How does the low sequence identity between the P2Y₁ and P2Y₁₂ receptor impact our understanding of how these proteins recognize nucleotides? Of all the cloned P2Y receptors, the P2Y₁ receptor is the best-studied, and this receptor has the largest available repertoire of selective agonists and antagonists. Mutagenesis studies have identified residues in the P2Y₁ receptor necessary for agonist binding and/or activation (Jiang et al., 1997; Hoffmann et al., 1999; Moro et al., 1999). Although these studies are complicated by their reliance on "loss of function" in activity assays, amino acids in the P2Y₁ receptor from both putative transmembrane domains (R128, K280, Q307, R310, and S314) and the extracellular loops (D204 and S213) seem critical for high potency agonist activation of phospholipase C. In the P2Y₁₂ receptor, only S213, R310, and S314 are conserved, whereas K280 is an arginine, a basic amino acid found in this position in other P2Y receptors. The lack of conservation of the other residues suggests that the P2Y₁₂ receptor binds nucleotides in a different orientation than that of the P2Y₁ receptor. The cloning of the P2Y₁₂ receptor puts a molecular stamp on this receptor and paves the way for future studies to identify new antithrombotic compounds capable of inhibiting this important therapeutic target.
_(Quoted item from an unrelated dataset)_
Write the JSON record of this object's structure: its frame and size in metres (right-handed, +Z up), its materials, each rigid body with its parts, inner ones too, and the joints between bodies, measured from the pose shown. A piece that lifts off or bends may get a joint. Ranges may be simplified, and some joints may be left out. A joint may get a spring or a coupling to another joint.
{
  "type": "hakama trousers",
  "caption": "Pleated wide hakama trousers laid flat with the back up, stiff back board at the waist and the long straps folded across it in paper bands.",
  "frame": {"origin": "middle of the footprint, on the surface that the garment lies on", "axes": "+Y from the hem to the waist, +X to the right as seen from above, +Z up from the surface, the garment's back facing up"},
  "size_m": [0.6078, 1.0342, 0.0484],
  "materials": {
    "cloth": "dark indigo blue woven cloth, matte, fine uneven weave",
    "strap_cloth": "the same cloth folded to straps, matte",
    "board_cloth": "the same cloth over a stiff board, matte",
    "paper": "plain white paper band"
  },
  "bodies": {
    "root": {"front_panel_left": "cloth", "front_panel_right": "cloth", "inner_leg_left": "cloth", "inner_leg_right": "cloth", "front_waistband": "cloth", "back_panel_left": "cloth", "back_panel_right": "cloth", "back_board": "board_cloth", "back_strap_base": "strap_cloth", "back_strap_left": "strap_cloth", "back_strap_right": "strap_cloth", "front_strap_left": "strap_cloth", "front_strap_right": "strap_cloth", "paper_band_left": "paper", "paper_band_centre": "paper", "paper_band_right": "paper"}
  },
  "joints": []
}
What is the function of the P2Y₁₂ receptor in cells other than platelets? Quantitative reverse transcription-polymerase chain reaction and Northern blotting indicate that the only other tissue expressing the P2Y₁₂ receptor is brain. Hollopeter et al. (2001) provide in situ hybridization data suggesting that P2Y₁₂ receptors are primarily expressed in astrocytes and not neurons. Thus, it will be important to delineate the role of the P2Y₁₂ receptor in astrocyte function. Along these lines, a recent article has addressed the role of nucleotides in microglial function (Honda et al., 2001). Both ATP and ADP, but not UTP, induced membrane ruffling and enhanced chemotaxis in cultured microglia, which was inhibited by pertussis toxin treatment or addition of the P2Y₁₂-selective antagonist AR-C69931 MX. Elimination of extracellular Ca²⁺ or treatment with suramin, pyridoxalphosphate-6-azophenyl-2',4'-disulfonic acid, or adenosine 3'-phosphate 5'-phosphosulfate had no effect. These results suggest that membrane ruffling and chemotaxis in microglial cells are mediated by the P2Y₁₂ receptor. Future studies with astrocytes should shed light on the role of the P2Y₁₂ receptor in these cells.
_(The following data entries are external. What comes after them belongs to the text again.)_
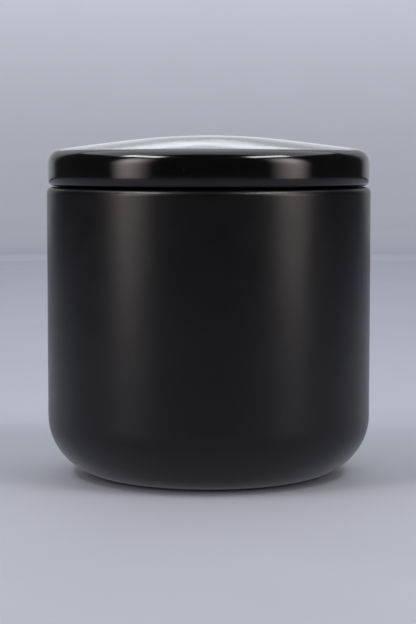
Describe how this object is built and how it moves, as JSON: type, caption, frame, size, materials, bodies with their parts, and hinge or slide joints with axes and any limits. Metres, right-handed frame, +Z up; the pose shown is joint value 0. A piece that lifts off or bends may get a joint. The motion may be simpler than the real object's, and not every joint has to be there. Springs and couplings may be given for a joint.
{
  "type": "candle jar",
  "caption": "Round straight-sided black ceramic candle vessel with a rounded base, an open wax cavity, and a lift-off domed lid with a silicone seal.",
  "frame": {"origin": "centre of the foot ring, on the surface the jar stands on", "axes": "+Z up along the turning axis of the jar, lid and seal; X and Y lie in the surface, and the part looks the same from every side"},
  "size_m": [0.09, 0.09, 0.0942],
  "materials": {
    "jar_glaze": "satin-matt black glaze over stoneware, bare clay on the foot ring",
    "lid_glaze": "gloss black glaze over stoneware",
    "seal_silicone": "milky translucent silicone, satin moulded surface"
  },
  "bodies": {
    "jar": {"jar": "jar_glaze"},
    "lid": {"lid": "lid_glaze", "seal_ring": "seal_silicone"}
  },
  "joints": [
    {"name": "lid_lift", "type": "slide", "parent": "jar", "child": "lid", "axis": [0, 0, 1], "range_m": [0, 0.03]}
  ]
}
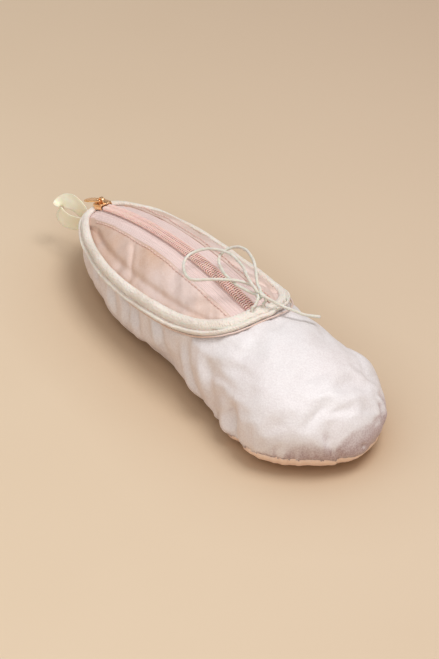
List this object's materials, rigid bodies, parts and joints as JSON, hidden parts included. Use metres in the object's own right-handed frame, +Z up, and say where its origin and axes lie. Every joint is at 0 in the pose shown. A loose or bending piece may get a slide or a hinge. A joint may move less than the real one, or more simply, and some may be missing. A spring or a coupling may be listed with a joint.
{
  "type": "slipper-shaped zip pouch",
  "caption": "Stuffed satin zip pouch in the shape of a ballet slipper, with knit-bound topline, cord bow, heel ribbon loop and metal zip slider.",
  "frame": {"origin": "centre of the flat underside of the sole, the face the pouch rests on", "axes": "+X from heel to toe, +Y to the left side, +Z up"},
  "size_m": [0.2618, 0.0815, 0.0663],
  "materials": {
    "satin": "pale pink satin",
    "satin_sole": "pale pink satin",
    "satin_panel": "pale pink satin",
    "wadding": "white polyester wadding",
    "lining": "plain cotton",
    "binding": "cream knit",
    "cord": "covered elastic cord, off-white",
    "thread": "pink sewing thread",
    "tape": "woven pink zip tape",
    "coil": "pink nylon coil",
    "rose_gold": "polished rose-gold plate",
    "ribbon": "cream satin ribbon"
  },
  "bodies": {
    "pouch": {"upper_satin": "satin", "sole_satin": "satin_sole", "upper_wadding": "wadding", "sole_wadding": "wadding", "lining_bag": "lining", "topline_binding": "binding", "drawstring_cord": "cord", "zip_bar_tack": "thread"},
    "mouth_left": {"zip_panel_left": "satin_panel", "zip_tape_left": "tape", "zip_coil_left": "coil", "zip_topstitch_left": "thread"},
    "mouth_right": {"zip_panel_right": "satin_panel", "zip_tape_right": "tape", "zip_coil_right": "coil", "zip_topstitch_right": "thread"},
    "slider": {"slider_body": "rose_gold"},
    "pull": {"pull_tab": "rose_gold"},
    "loop": {"hang_loop": "ribbon"},
    "bow": {"bow_knot": "cord", "bow_legs": "cord", "bow_loops": "cord", "bow_tail": "cord"}
  },
  "joints": [
    {"name": "slider_travel", "type": "hinge", "parent": "pouch", "child": "slider", "pos_m": [-0.0121, 0, -0.2314], "axis": [0, 1, 0], "range_deg": [0, 26]},
    {"name": "pull_swing", "type": "hinge", "parent": "slider", "child": "pull", "pos_m": [-0.10927, 0, 0.04056], "axis": [0, 1, 0], "range_deg": [0, 125]},
    {"name": "mouth_left_spread", "type": "hinge", "parent": "pouch", "child": "mouth_left", "pos_m": [-0.034, 0, 0.024], "axis": [-0.9969, 0, -0.0788], "range_deg": [0, 26], "deforming": ["zip_panel_left", "zip_tape_left", "zip_coil_left", "zip_topstitch_left"]},
    {"name": "mouth_right_spread", "type": "hinge", "parent": "pouch", "child": "mouth_right", "pos_m": [-0.034, 0, 0.024], "axis": [0.9969, 0, 0.0788], "range_deg": [0, 26], "deforming": ["zip_panel_right", "zip_tape_right", "zip_coil_right", "zip_topstitch_right"]},
    {"name": "hang_loop_swing", "type": "hinge", "parent": "pouch", "child": "loop", "pos_m": [-0.117, -0.0072, 0.0245], "axis": [0, 0, 1], "range_deg": [-4, 28]},
    {"name": "bow_lift", "type": "hinge", "parent": "pouch", "child": "bow", "pos_m": [0.041, 0, 0.053], "axis": [0, 1, 0], "range_deg": [0, 50], "deforming": ["bow_legs", "bow_loops", "bow_tail"]}
  ],
  "couplings": [
    {"joint": "mouth_left_spread", "follows": "slider_travel", "ratio": 1},
    {"joint": "mouth_right_spread", "follows": "slider_travel", "ratio": 1}
  ]
}
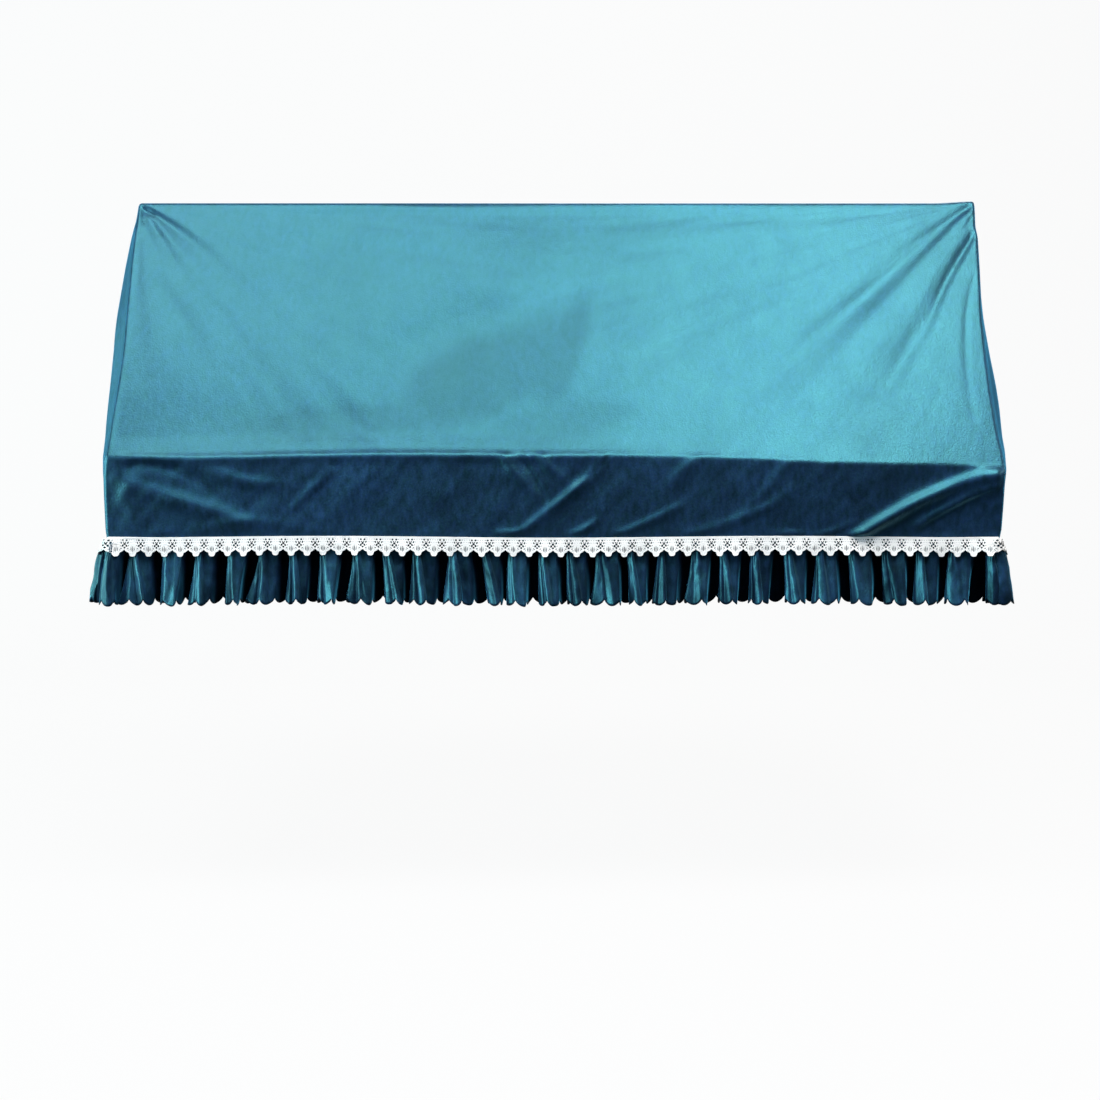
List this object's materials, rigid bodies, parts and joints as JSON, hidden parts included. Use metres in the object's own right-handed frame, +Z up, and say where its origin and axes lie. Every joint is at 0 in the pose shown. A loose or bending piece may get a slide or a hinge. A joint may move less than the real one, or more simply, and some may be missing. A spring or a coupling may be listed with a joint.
{
  "type": "upright piano half cover",
  "caption": "Fitted velvet hood for an upright piano's top and sloping front, with side panels, a lace band and a gathered scalloped ruffle.",
  "frame": {"origin": "middle of the underside of the top panel, where the hood bears on the piano's lid", "axes": "+X to the right along the keyboard, +Y to the back, +Z up; the keyboard side faces -Y"},
  "size_m": [1.5794, 0.6422, 0.7038],
  "materials": {
    "teal_velvet": "short crushed pile, dark teal blue",
    "white_cotton_lace": "thick white cotton lace, matte"
  },
  "bodies": {
    "root": {"body_panel": "teal_velvet", "side_panel_left": "teal_velvet", "side_panel_right": "teal_velvet", "ruffle_front": "teal_velvet", "ruffle_left": "teal_velvet", "ruffle_right": "teal_velvet", "lace_front": "white_cotton_lace", "lace_left": "white_cotton_lace", "lace_right": "white_cotton_lace"}
  },
  "joints": []
}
Finally, the cloning of the P2Y₁₂ receptor invites the question of whether more P2Y receptors remain to be identified. A BLAST search of GenBank identifies the UDP-glucose receptor as its closest relative (~40% identity), but it also identifies several still-orphaned GPCRs that share significant sequence identity with the P2Y₁₂ receptor. Certainly in the near future a number of laboratories will express these receptors and test their responses to nucleotides, so the list of current P2Y receptors (Table 1) may quickly expand. The field of P2Y receptors exploded in 1993 after the cloning of the P2Y₁ receptor and shows no signs of abating. This is clearly an exciting time to be working with this potentially therapeutically important class of signaling molecules.
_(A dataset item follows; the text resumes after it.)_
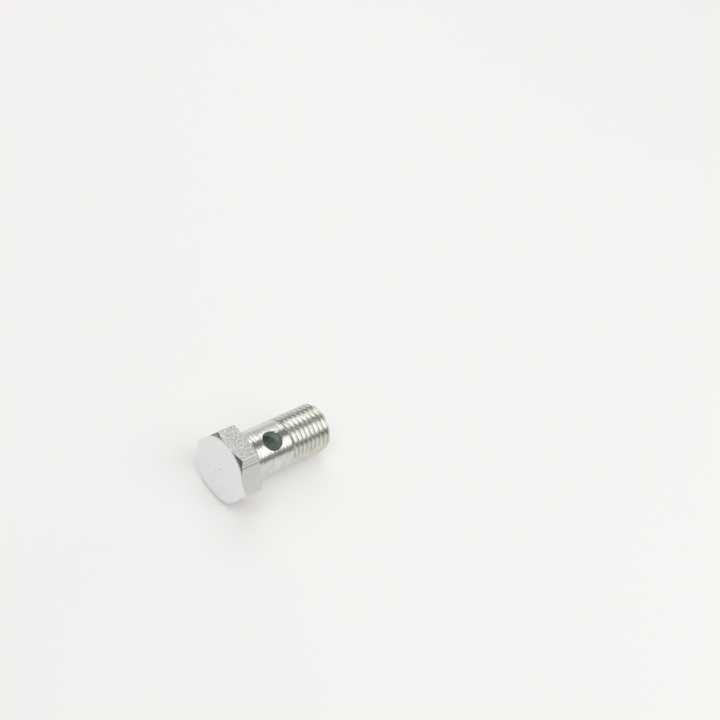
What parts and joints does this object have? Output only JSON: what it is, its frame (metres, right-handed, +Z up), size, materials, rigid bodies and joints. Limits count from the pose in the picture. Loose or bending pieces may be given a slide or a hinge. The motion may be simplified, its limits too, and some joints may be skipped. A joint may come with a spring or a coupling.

After submission of this article, two important studies were published relating to the P2Y₁₂ receptor. One report showed that the P2Y receptor coupled to inhibition of adenylyl cyclase in C6 glioma cells is identical to the P2Y₁₂ receptor (Jin et al., 2001), and the other report showed that SP1999 (P2Y₁₂)-deficient mice displayed highly prolonged bleeding times (Foster et al., 2001). The latter study also demonstrated that ADP neither promoted platelet aggregation nor inhibited adenylyl cyclase in platelets derived from these mice.